3. Mass migration (2028-2032)
   • Exchanges, custodians, and wallets enable one-click sweeping to PQ or hybrid outputs.
   • Fee markets adjust; possible incentives to move dormant coins with exposed public keys.
   • Lightning channel types upgraded to PQ/hybrid; watchtowers updated.
4. Hardening and deprecation (ongoing)
   • Monitor cryptanalysis and parameter updates from NIST and CNSA 2.0 guidance.
   • Gradually deprecate pure-classical spends where feasible, while preserving backward compatibility.

Risks, Signals, and What to Watch

• Standardization signals: NIST’s continued guidance (post-2024 FIPS 203/204/205) and any Falcon standard finalization.
• Implementation maturity: Constant-time, side-channel-safe libraries and audited hardware support.
• Threat intelligence: Credible advances in quantum hardware reducing the time-to-key for EC breaks.
• Governance temperature: Community consensus on which PQ scheme(s) to adopt and acceptable block-space trade-offs.
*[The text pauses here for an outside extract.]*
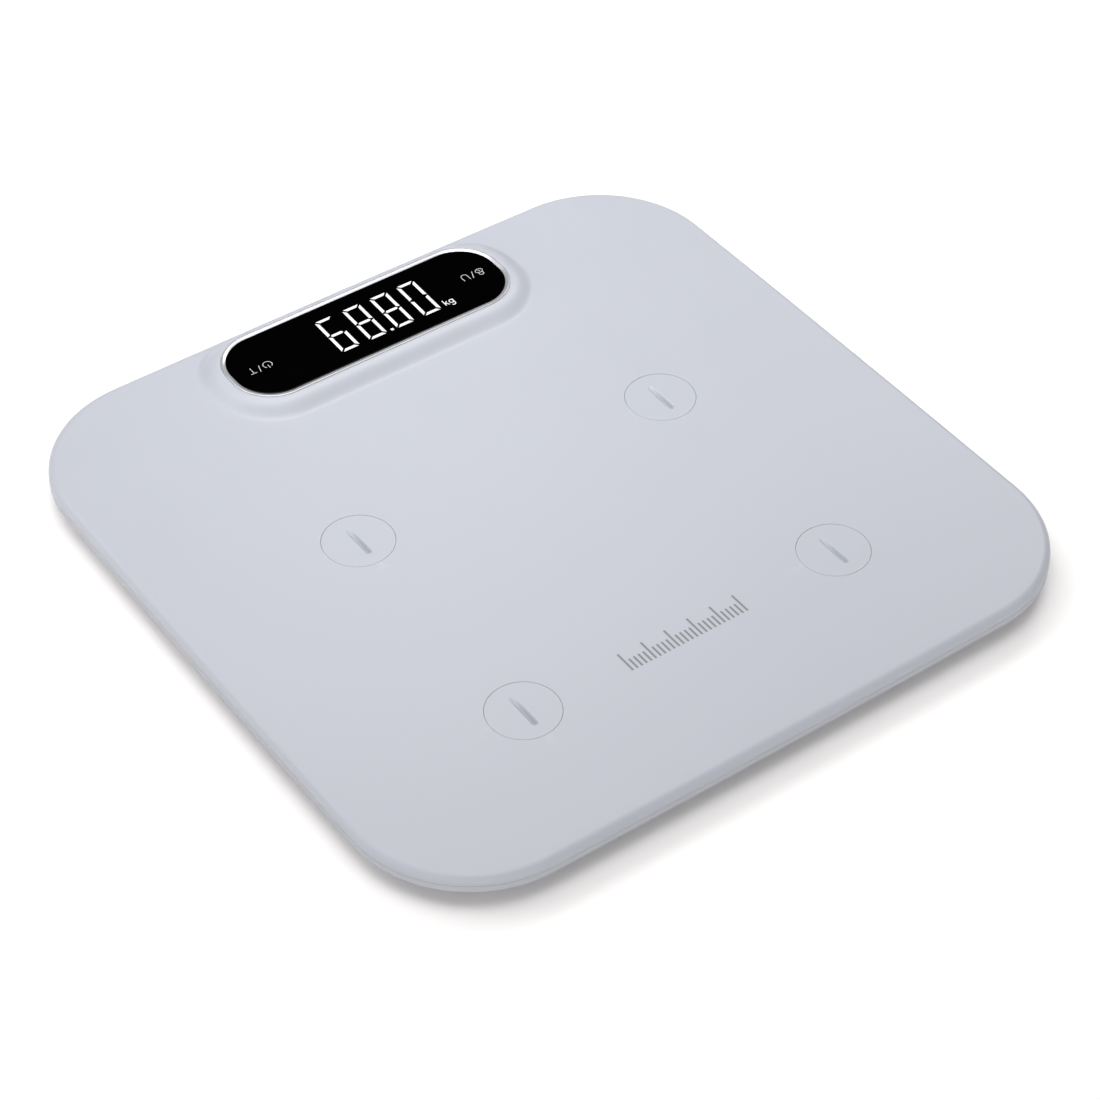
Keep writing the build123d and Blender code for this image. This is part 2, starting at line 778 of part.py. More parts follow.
for foot_name, (x, y) in foot_places.items():
    inward = -1 if x > 0 else 1
    tongue_slot_x = x - inward * (cell_tongue_reach - cell_slot_width / 2)
    long_slot_length = 2 * cell_tongue_reach - cell_slot_width

    with BuildPart() as foot_pad:
        extrude(discs([(x, y)], pad_radius, 0), amount=pad_thickness)
        fillet(foot_pad.faces().sort_by(Axis.Z)[0].edges(), radius=pad_edge_radius)
    foot_pad.part.label = f"foot_pad_{foot_name}"
    export_step(foot_pad.part, f"parts/foot_pad_{foot_name}.step")

    with BuildPart() as foot:
        extrude(discs([(x, y)], foot_radius, foot_bottom), amount=foot_top - foot_bottom)
        fillet(foot.faces().sort_by(Axis.Z)[-1].edges(), radius=foot_edge_radius)
        extrude(discs([(x, y)], pad_radius + piece_gap, foot_bottom), amount=foot_recess, mode=Mode.SUBTRACT)
        extrude(discs([(x, y)], foot_boss_radius, foot_top), amount=collar_top - foot_top)
        extrude(
            discs([(x, y)], stud_radius, collar_top),
            amount=cell_thickness + stud_head_gap,
        )
        extrude(discs([(x, y)], stud_head_radius, cell_top + stud_head_gap), amount=stud_head_thickness)
        fillet(foot.faces().sort_by(Axis.Z)[-1].edges(), radius=stud_edge_radius)
    foot.part.label = f"foot_{foot_name}"
    export_step(foot.part, f"parts/foot_{foot_name}.step")

    with BuildPart() as load_cell:
        extrude(
            plate(x, y, cell_size, cell_size, collar_top, corner=cell_corner_radius),
            amount=cell_thickness,
        )
        for side in (-1, 1):
            slot_y = y + side * (cell_tongue_width + cell_slot_width) / 2
            extrude(
                plate(x, slot_y, long_slot_length, cell_slot_width, collar_top),
                amount=cell_thickness,
                mode=Mode.SUBTRACT,
            )
        extrude(
            plate(
                tongue_slot_x, y, cell_slot_width, cell_tongue_width + 2 * cell_slot_width, collar_top,
            ),
            amount=cell_thickness,
            mode=Mode.SUBTRACT,
        )
        extrude(
            discs([(x, y)], stud_radius + cell_hole_gap, collar_top),
            amount=cell_thickness,
            mode=Mode.SUBTRACT,
        )
    load_cell.part.label = f"load_cell_{foot_name}"
    export_step(load_cell.part, f"parts/load_cell_{foot_name}.step")

    with BuildPart() as load_cell_frame:
        extrude(
            plate(x, y, frame_width, frame_length, cell_top, corner=cell_corner_radius),
            amount=frame_thickness,
        )
        extrude(plate(x, y, frame_window, frame_window, cell_top), amount=frame_thickness, mode=Mode.SUBTRACT)
        extrude(
            plate(x + inward * frame_width / 4, y, frame_width / 2, 2 * (loom_radius + foot_gap), cell_top),
            amount=frame_thickness,
            mode=Mode.SUBTRACT,
        )
        extrude(
            discs(
                [(x, y - frame_screw_offset), (x, y + frame_screw_offset)],
                frame_screw_radius + screw_gap,
                cell_top,
            ),
            amount=frame_thickness,
            mode=Mode.SUBTRACT,
        )
    load_cell_frame.part.label = f"load_cell_frame_{foot_name}"
    export_step(load_cell_frame.part, f"parts/load_cell_frame_{foot_name}.step")

seal_reach = frame_window / 2
with BuildPart() as gauge_seals:
    for x, y in foot_places.values():
        inward = -1 if x > 0 else 1
        extrude(
            plate(x + inward * (seal_reach - seal_length / 2), y, seal_length, seal_width, cell_top),
            amount=seal_height,
        )
    fillet(gauge_seals.edges().filter_by(Axis.Z), radius=seal_corner_radius)
gauge_seals.part.label = "gauge_seals"
export_step(gauge_seals.part, "parts/gauge_seals.step")

# ---------------------------------------------------------------------------------------------
# Battery bay
# ---------------------------------------------------------------------------------------------

for side_name, side in (("left", -1), ("right", 1)):
    x = side * cell_battery_spacing / 2
    with BuildPart() as coin_cell:
        extrude(discs([(x, bay_y)], cell_can_radius, battery_bottom), amount=cell_can_step)
        extrude(
            discs([(x, bay_y)], cell_battery_radius, battery_bottom + cell_can_step),
            amount=cell_battery_thickness - cell_can_step,
        )
        fillet(coin_cell.faces().sort_by(Axis.Z)[-1].edges(), radius=cell_can_step)
    coin_cell.part.label = f"coin_cell_{side_name}"
    export_step(coin_cell.part, f"parts/coin_cell_{side_name}.step")

    with BuildPart() as battery_contact:
        extrude(
            plate(x, bay_y, contact_width, contact_length, strip_bottom),
            amount=contact_thickness,
        )
        extrude(discs([(x, bay_y)], dimple_radius, battery_top), amount=dimple_height)
        extrude(
            plate(x, tail_y, tail_width, contact_thickness, bay_roof_under),
            amount=tail_height,
        )
    battery_contact.part.label = f"battery_contact_{side_name}"
    export_step(battery_contact.part, f"parts/battery_contact_{side_name}.step")

with BuildPart() as battery_door:
    door_length = bay_length - 2 * door_gap
    door_centre_y = bay_y - door_thickness / 4
    door_body = 2 * door_half_width - door_thickness / 2
    extrude(plate(0, door_centre_y, door_length, door_body, ground_clearance), amount=door_thickness)
    with BuildSketch(Plane.YZ.offset(-door_length / 2)):
        with Locations((hinge_y, hinge_z)):
            Circle(door_thickness / 2)
    extrude(amount=door_length)
    with BuildSketch(Plane.YZ.offset(-bay_length / 2 - door_pin_length + door_gap)):
        with Locations((hinge_y, hinge_z)):
            Circle(door_pin_radius)
    extrude(amount=bay_length + 2 * (door_pin_length - door_gap))
    latch_y = bay_y - door_half_width + door_gap + latch_thickness / 2
    extrude(plate(0, latch_y, latch_width, latch_thickness, door_top), amount=latch_height)
battery_door.part.label = "battery_door"
export_step(battery_door.part, "parts/battery_door.step")

with BuildPart() as battery_link:
    extrude(
        plate(0, bay_y, cell_battery_spacing + contact_width, contact_width, door_top),
        amount=link_thickness,
    )
battery_link.part.label = "battery_link"
export_step(battery_link.part, "parts/battery_link.step")

# ---------------------------------------------------------------------------------------------
# Wires
# ---------------------------------------------------------------------------------------------

loom_z = floor_top + loom_radius + piece_gap
loom_start_z = cell_top + loom_radius + display_gap
socket_z = board_under - socket_height / 2
battery_socket_z = board_top + socket_height / 2
for foot_name, (x, y) in foot_places.items():
    side = 1 if x > 0 else -1
    start = (x - side * seal_reach, y, loom_start_z)
    if y < 0:
        lane_x = side * loom_sockets_x[0]
        route = [
            start,
            (x - side * 20.0, y, loom_start_z),
            (x - side * 29.0, y - 5.0, loom_z + 0.6),
            (x - side * 42.0, y - 6.5, loom_z),
            (lane_x + side * 8.0, y - 4.0, loom_z),
            (lane_x, y + 10.0, loom_z),
            (lane_x, board_front - 16.0, loom_z),
            (lane_x, board_front - 8.0, socket_z),
            (lane_x, socket_y - socket_length / 2, socket_z),
        ]
    else:
        lane_x = side * loom_sockets_x[1]
        route = [
            start,
            (x - side * 20.0, y, loom_start_z),
            (x - side * 30.0, y - 3.0, loom_z + 0.2),
            (lane_x + side * 14.0, board_front - 10.0, loom_z),
            (lane_x + side * 1.5, board_front - 13.0, loom_z + 0.1),
            (lane_x, board_front - 5.0, socket_z),
            (lane_x, socket_y - socket_length / 2, socket_z),
        ]
    print(foot_name, "loom radii", [round(radius, 1) for radius in corner_radii(route)])
    loom = wire(route, loom_radius)
    loom.label = f"cell_loom_{foot_name}"
    export_step(loom, f"parts/cell_loom_{foot_name}.step")

for wire_name, side, socket_x in (
    ("positive", -1, battery_sockets_x[0]),
    ("negative", 1, battery_sockets_x[1]),
):
    tail_x = side * cell_battery_spacing / 2
    lane_x = side * 4.0
    route = [
        (tail_x, tail_y + contact_thickness / 2, battery_wire_z),
        (tail_x, tail_y + 10.0, battery_wire_z),
        (lane_x, tail_y + 26.0, battery_wire_z),
        (lane_x, board_front - 34.0 + side * 2.0, battery_wire_z),
        (socket_x + 6.0, board_front - 14.0 + side * 2.0, battery_wire_z),
        (socket_x, board_front - 5.0, battery_socket_z),
        (socket_x, socket_y - socket_length / 2, battery_socket_z),
    ]
    print(wire_name, "wire radii", [round(radius, 1) for radius in corner_radii(route)])
    lead = wire(route, wire_radius)
    lead.label = f"battery_wire_{wire_name}"
    export_step(lead, f"parts/battery_wire_{wire_name}.step")

# ---------------------------------------------------------------------------------------------
# Fasteners and label
# ---------------------------------------------------------------------------------------------

case_screws = screws(
    case_screw_places,
    case_screw_radius,
    case_screw_head_radius,
    case_screw_head_height,
    screw_head_under,
    tower_top - screw_head_under + case_screw_bite,
)
case_screws.label = "case_screws"
export_step(case_screws, "parts/case_screws.step")

board_screws = screws(
    board_screw_places,
    board_screw_radius,
    2 * board_screw_radius,
    board_screw_head_height,
    board_under,
    board_screw_length,
)
board_screws.label = "board_screws"
export_step(board_screws, "parts/board_screws.step")

with BuildPart() as frame_screws:
    extrude(
        discs(frame_screw_places, 2 * frame_screw_radius, frame_top),
        amount=frame_screw_head_height,
    )
    shank = frame_top - floor_top - display_gap
    extrude(discs(frame_screw_places, frame_screw_radius, frame_top - shank), amount=shank)
    with BuildSketch(Plane.XY.offset(frame_top + frame_screw_head_height / 2)):
        with Locations(*frame_screw_places):
            Rectangle(2 * frame_screw_radius, driver_slot_width)
            Rectangle(driver_slot_width, 2 * frame_screw_radius)
    extrude(amount=frame_screw_head_height / 2, mode=Mode.SUBTRACT)
frame_screws.part.label = "frame_screws"
export_step(frame_screws.part, "parts/frame_screws.step")

with BuildPart() as rating_label:
    extrude(
        plate(
            0, label_y, label_length, label_width, ground_clearance - label_thickness,
            corner=label_corner_radius,
        ),
        amount=label_thickness,
    )
rating_label.part.label = "rating_label"
export_step(rating_label.part, "parts/rating_label.step")
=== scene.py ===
import math

import bmesh
import bpy
import numpy as np
from bpy.props import FloatProperty, FloatVectorProperty, IntProperty, PointerProperty, StringProperty
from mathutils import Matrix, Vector
from mathutils.geometry import delaunay_2d_cdt


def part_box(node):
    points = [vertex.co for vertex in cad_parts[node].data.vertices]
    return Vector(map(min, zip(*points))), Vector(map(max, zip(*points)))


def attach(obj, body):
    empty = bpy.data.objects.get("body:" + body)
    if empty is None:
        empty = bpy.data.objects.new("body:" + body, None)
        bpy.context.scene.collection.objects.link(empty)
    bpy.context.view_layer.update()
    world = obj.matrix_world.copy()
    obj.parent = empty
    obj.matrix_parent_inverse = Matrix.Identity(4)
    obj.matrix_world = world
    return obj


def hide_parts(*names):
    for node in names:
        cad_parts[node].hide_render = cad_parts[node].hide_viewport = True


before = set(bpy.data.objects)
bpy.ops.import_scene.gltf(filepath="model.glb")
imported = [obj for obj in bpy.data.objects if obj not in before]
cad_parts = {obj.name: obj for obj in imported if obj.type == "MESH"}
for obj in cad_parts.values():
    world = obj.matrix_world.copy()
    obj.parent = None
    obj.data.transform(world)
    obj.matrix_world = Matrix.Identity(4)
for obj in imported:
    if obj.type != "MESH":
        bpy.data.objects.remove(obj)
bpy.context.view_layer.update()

bl_info = {
    "name": "Bathroom Scale",
    "version": (1, 0, 0),
    "blender": (4, 5, 0),
    "location": "3D View > Sidebar > Bathroom Scale",
    "description": "Builds a slim electronic bathroom scale round its CAD frame",
    "category": "Add Mesh",
}

MM = 0.001
TURN = 2 * math.pi
QUARTER = math.pi / 2
CORNERS = ("front_left", "front_right", "rear_left", "rear_right")

# Which of a digit's seven bars are lit. The bars are the levels from the top down, then the
# uprights: upper left, upper right, lower left, lower right.
LIT_BARS = {
    "0": (1, 0, 1, 1, 1, 1, 1),
    "1": (0, 0, 0, 0, 1, 0, 1),
    "2": (1, 1, 1, 0, 1, 1, 0),
    "3": (1, 1, 1, 0, 1, 0, 1),
    "4": (0, 1, 0, 1, 1, 0, 1),
    "5": (1, 1, 1, 1, 0, 0, 1),
    "6": (1, 1, 1, 1, 0, 1, 1),
    "7": (1, 0, 0, 0, 1, 0, 1),
    "8": (1, 1, 1, 1, 1, 1, 1),
    "9": (1, 1, 1, 1, 1, 0, 1),
}


# ------------------------------------------------
# Settings
# ------------------------------------------------


def length(name, description, millimetres):
    """A length setting, given in millimetres and kept in metres."""
    return FloatProperty(
        name=name,
        description=description,
        default=millimetres * MM,
        min=0.0,
        precision=5,
        unit="LENGTH",
        subtype="DISTANCE",
    )


def colour(name, description, red, green, blue):
    """A colour setting, as linear red, green and blue."""
    return FloatVectorProperty(
        name=name,
        description=description,
        default=(red, green, blue),
        min=0.0,
        max=1.0,
        size=3,
        subtype="COLOR",
    )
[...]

Conclusion: A Decade-Scale Upgrade, Not a Weekend Patch

Calling Bitcoin’s post-quantum shift a 5-10 year migration is realistic. Even with NIST’s PQC standards in place, Bitcoin must execute careful protocol design, community coordination, and global wallet and exchange upgrades-followed by a massive, fee-sensitive UTXO sweep. Starting now with research, BIPs, hybrid pathways, and user education is the best way to ensure Bitcoin remains secure not only in 2025, but in a post-quantum world.